**Exercise aim**
Every line in the data below from the one containing "The Blender code" down to the one containing "return tuple(parts)", both included, must be retyped exactly; no other line is to appear.

[Records with modeling code]
>>>
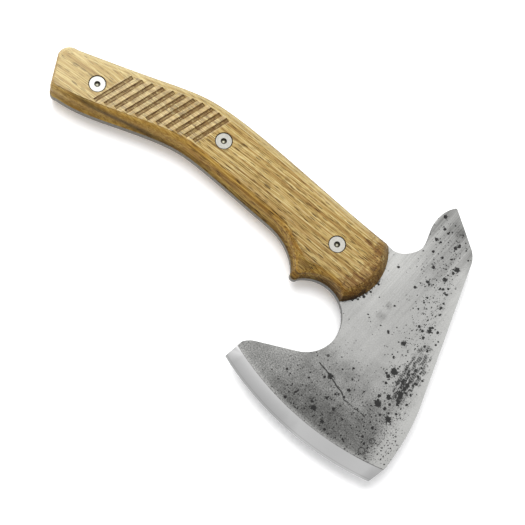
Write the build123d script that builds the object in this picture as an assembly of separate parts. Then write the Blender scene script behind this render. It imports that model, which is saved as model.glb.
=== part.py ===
"""Full-tang carving hatchet: forged steel head and tang, two wooden scales, three sleeve bolts.

Drawn lying on its side: X runs along the handle towards the head, Y towards the
spine (the horn side, with the cutting edge at -Y) and Z through the thickness.
The sketches are drawn about the front bolt's axis and the steel's mid-plane. The
finished pieces are then moved together, so that the origin is at the bottom
centre of the whole hatchet's box.
"""
import os
from math import asin, cos, degrees, radians, sin, sqrt

from build123d import *

os.makedirs("parts", exist_ok=True)

# ---------------------------------------------------------------- dimensions
STEEL_T = 5.0                # thickness of head and tang
SCALE_T = 9.0                # thickness of one wooden scale

EDGE_CENTRE = (47.6, 86.9)   # centre of the curved cutting edge
EDGE_R = 185.6               # radius of the cutting edge
BEVEL_W = 8.9                # width of the ground bevel in plan
EDGE_LAND = 0.1              # thickness left at the very edge
BEVEL_FROM = -120            # the grinding cutter's turn about the edge's centre, degrees
BEVEL_TURN = 60

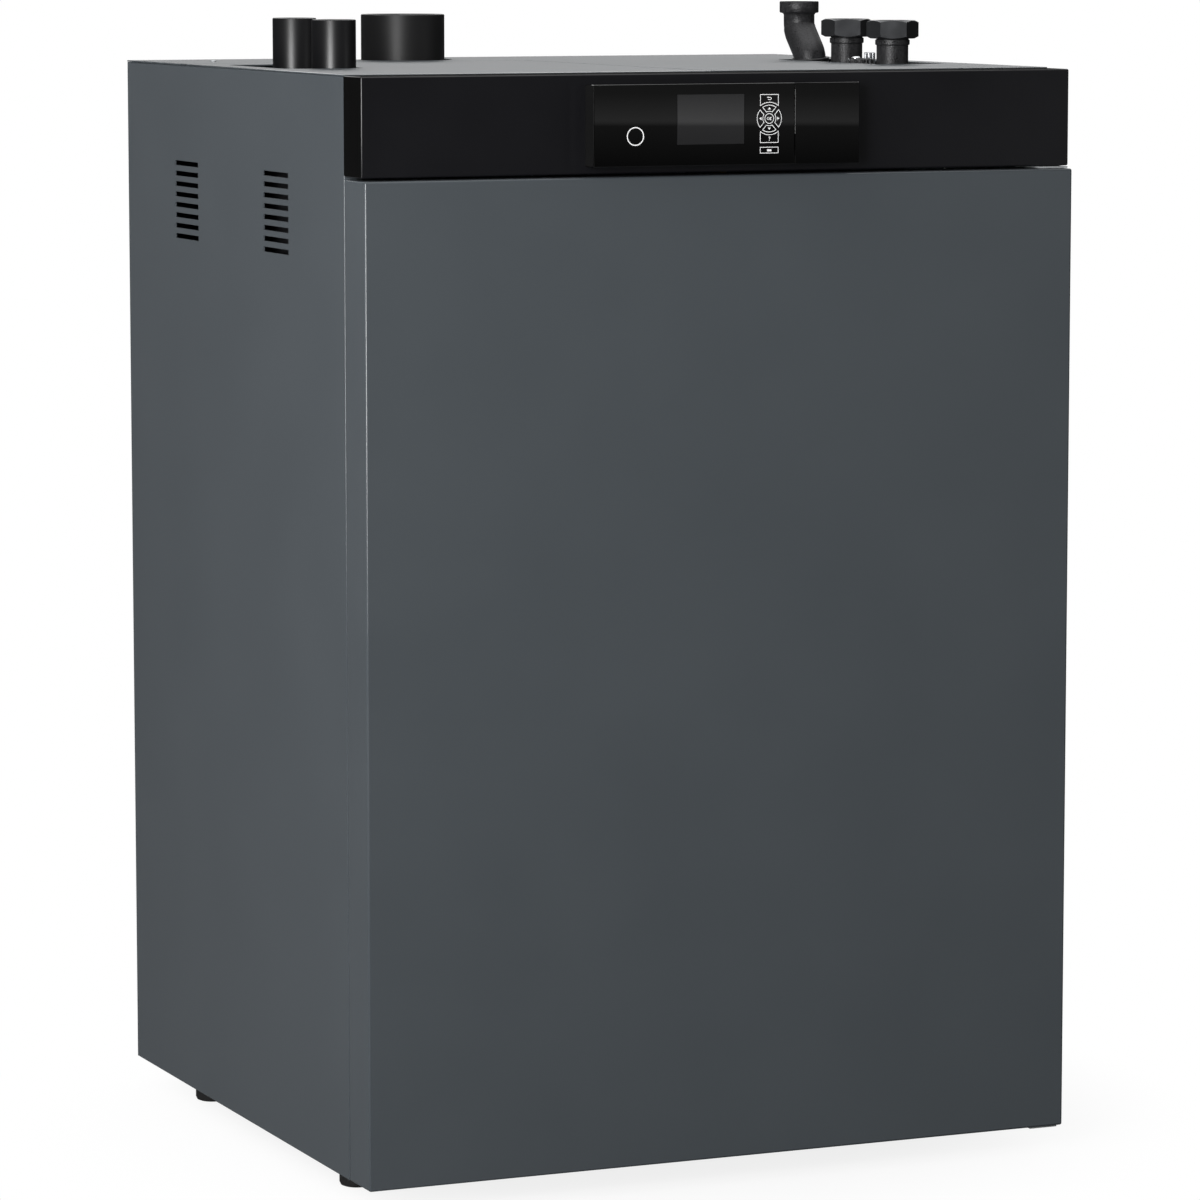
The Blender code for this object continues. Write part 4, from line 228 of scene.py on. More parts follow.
floor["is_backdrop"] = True

# Left and right side panels
# Folded steel sheets in fine-grained anthracite powder coat, each with two columns of
# eight pressed air slots. The coat is smoother on the rounded folds.


def shade(red, green, blue):
    """A colour given as it shows on a screen, from 0 to 255, as the shaders take it."""
    parts = []
    for part in (red, green, blue):
        part = part / 255
        parts.append(part / 12.92 if part <= 0.04045 else ((part + 0.055) / 1.055) ** 2.4)
    return tuple(parts)


def surface(name, tones, rough, metallic=0.0, grain=900, bump=0.00003, patch=7, spread=0.06,
            specular=0.5, ior=1.5):
    """A material with two tones in soft patches, a fine grain and a slightly uneven sheen."""
    made = bpy.data.materials.new(name)
    made.use_nodes = True
    tree = made.node_tree
    shader = tree.nodes["Principled BSDF"]
    shader.inputs["Metallic"].default_value = metallic
    shader.inputs["Specular IOR Level"].default_value = specular
    shader.inputs["IOR"].default_value = ior
    place = node(tree, "ShaderNodeTexCoord").outputs["Object"]
    cloud = node(tree, "ShaderNodeTexNoise", {"Vector": place, "Scale": patch, "Detail": 4}).outputs[0]
    colour = ramp(tree, cloud, [(0.3, tones[0]), (0.7, tones[1])])
    tree.links.new(colour, shader.inputs["Base Color"])
    sheen = span(tree, cloud, 0.3, 0.7, rough - spread / 2, rough + spread / 2)
    tree.links.new(sheen, shader.inputs["Roughness"])
    fine = node(tree, "ShaderNodeTexNoise", {"Vector": place, "Scale": grain, "Detail": 2}).outputs[0]
    relief = node(tree, "ShaderNodeBump", {"Height": fine, "Distance": bump, "Strength": 1})
    tree.links.new(relief.outputs[0], shader.inputs["Normal"])
    return made


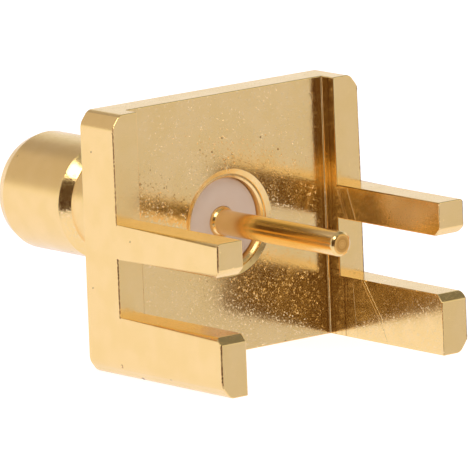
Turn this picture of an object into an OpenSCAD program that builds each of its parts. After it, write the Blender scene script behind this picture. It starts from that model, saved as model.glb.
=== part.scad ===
// Coaxial jack that is soldered over the edge of a circuit board.
// A turned and milled body carries an insulating bead, and the bead carries the centre contact.
// The origin lies on the coaxial axis, in the plane that the board's edge stops against.
// +Y points out of the barrel's mouth, the legs reach towards -Y and +Z points up off the board.

/* [Flange] */
// Width of the flange, from side to side
flange_w = 9.5; // [8.5:0.05:12]
// Height of the flange
flange_h = 7.95; // [7.2:0.05:10]
// Thickness of the flange, in front of the plane that the board stops against
flange_t = 1.55; // [1.2:0.05:3]
// Width of the bevel along each long corner, measured across the flange
corner_w = 0.3; // [0.1:0.02:0.6]
// Height of the same bevel, measured up the flange's side
corner_h = 0.38; // [0.1:0.02:0.7]
// Depth of the channel that is milled into the back face between the legs
channel_depth = 0.55; // [0.2:0.05:0.9]
// Radius that the cutter leaves along the channel's two inner corners
channel_round = 0.05; // [0.03:0.01:0.18]

/* [Legs] */
// Width of each leg, measured across the flange
leg_w = 0.96; // [0.6:0.02:1.5]
// Length of the legs behind the stop plane
leg_l = 4.75; // [3:0.05:8]
// Height of the upper legs
upper_leg_h = 1.04; // [0.6:0.02:1.6]
// Drop from the coaxial axis to the upper face of the board slot
slot_drop = 0.35; // [0.2:0.01:0.5]
// Height of the slot that takes the board
slot_h = 1.77; // [1.1:0.01:2.5]
// Lead-in bevel at the slot's open end
lead_in = 0.22; // [0.1:0.01:0.4]

/* [Barrel] */
// Outside diameter of the barrel
barrel_d = 3.64; // [3.6:0.02:5]
// Length of the barrel in front of the flange
barrel_l = 8.15; // [7:0.05:10]
// Length of the snap ring, from the mouth back to its rear edge
ring_l = 3.2; // [2.8:0.05:3.4]
// Width of the snap groove, with the ring's sloping shoulder
groove_w = 1.1; // [0.8:0.05:1.3]
// Diameter at the bottom of the snap groove
groove_d = 3.12; // [2.9:0.01:3.3]
// Length of the ring's sloping shoulder, down which a plug's fingers close
ring_slope_l = 0.26; // [0.1:0.01:0.4]
// Bevel on the snap ring's rear edge
ring_bevel = 0.04; // [0.02:0.01:0.08]
// Length of the lead-in taper at the barrel's mouth
lead_taper_l = 0.33; // [0.1:0.01:0.5]
// Depth of that taper at its front end
lead_taper_h = 0.12; // [0.04:0.01:0.14]
// Radius of the rounded edge in front of the taper
mouth_round = 0.12; // [0.06:0.01:0.13]
// Diameter of the hollow that the plug enters
socket_d = 2.9; // [2.6:0.02:2.96]
// Depth of that hollow
socket_depth = 2.3; // [1.5:0.05:2.5]
// Bevel round the inside of the mouth
socket_bevel = 0.1; // [0.05:0.01:0.13]

/* [Bore] */
// Outer diameter of the shallow countersink in the back face
sink_d = 3.29; // [3.15:0.01:3.6]
// Depth of the countersink
sink_depth = 0.065; // [0.03:0.005:0.1]
// Diameter of the small land inside the countersink
land_d = 2.98; // [2.9:0.01:3.1]
// Depth of the land
land_depth = 0.035; // [0.02:0.005:0.06]
// Bevel from the land down to the bore
lip_bevel = 0.06; // [0.03:0.005:0.08]
// Diameter of the bore that holds the bead
bore_d = 2.73; // [2.5:0.01:2.76]
// Diameter of the narrower bore through the neck
neck_bore_d = 2.2; // [1.6:0.02:2.3]

/* [Insulating bead] */
// Depth of the bead's back face below the floor of the channel
bead_set = 0.33; // [0.25:0.01:0.5]
// Length of the wide part of the bead
bead_l = 4; // [3:0.05:4.2]
// Bevel on the bead's outer edge at the back
bead_bevel = 0.04; // [0.02:0.01:0.08]
// Clearance all round between the bead and the body
bead_fit = 0.01; // [0.005:0.005:0.03]

/* [Centre contact] */
// Diameter of the solder pin
pin_d = 0.76; // [0.5:0.01:0.8]
// Distance by which the solder pin ends short of the leg tips
pin_short = 0; // [0:0.05:1]
// Bevel at the end of the solder pin
pin_bevel = 0.09; // [0.04:0.01:0.15]
// Diameter of the collar that holds the contact in the bead
collar_d = 1.12; // [1.08:0.01:1.4]
// Length of the collar's straight part
collar_l = 0.8; // [0.6:0.05:1.5]
// Length of the tapered shoulder from the solder pin up to the collar
shoulder_l = 0.45; // [0.3:0.01:0.6]
// Width of the small bevel at the foot of that shoulder
shoulder_step = 0.07; // [0.02:0.01:0.1]
// Length of the shoulder that stands proud of the bead
shoulder_proud = 0.15; // [0.1:0.01:0.2]
// Diameter of the stem between the collar and the mating pin
stem_d = 0.86; // [0.84:0.01:1]
// Diameter of the mating pin
mating_pin_d = 0.51; // [0.4:0.01:0.56]
// Length of the mating pin, from the bead to its tip
mating_pin_l = 1.75; // [1:0.05:2]
// Bevel at the mating pin's tip
tip_bevel = 0.12; // [0.05:0.01:0.16]
// Length of that bevel along the pin
tip_bevel_l = 0.24; // [0.1:0.01:0.4]
// Clearance all round between the contact and the bead
contact_fit = 0.01; // [0.005:0.005:0.03]

/* [Hidden] */

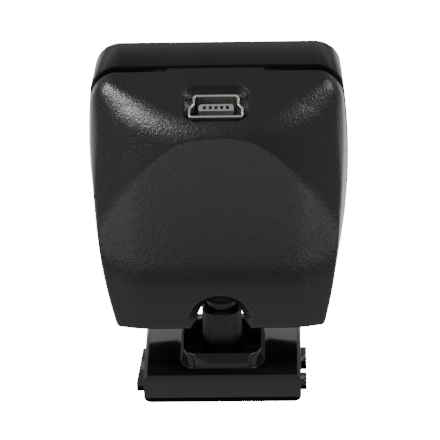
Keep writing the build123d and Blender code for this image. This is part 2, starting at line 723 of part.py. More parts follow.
<<<
**Result of the task**
The Blender code for this object continues. Write part 4, from line 228 of scene.py on. More parts follow.
floor["is_backdrop"] = True

# Left and right side panels
# Folded steel sheets in fine-grained anthracite powder coat, each with two columns of
# eight pressed air slots. The coat is smoother on the rounded folds.


def shade(red, green, blue):
    """A colour given as it shows on a screen, from 0 to 255, as the shaders take it."""
    parts = []
    for part in (red, green, blue):
        part = part / 255
        parts.append(part / 12.92 if part <= 0.04045 else ((part + 0.055) / 1.055) ** 2.4)
    return tuple(parts)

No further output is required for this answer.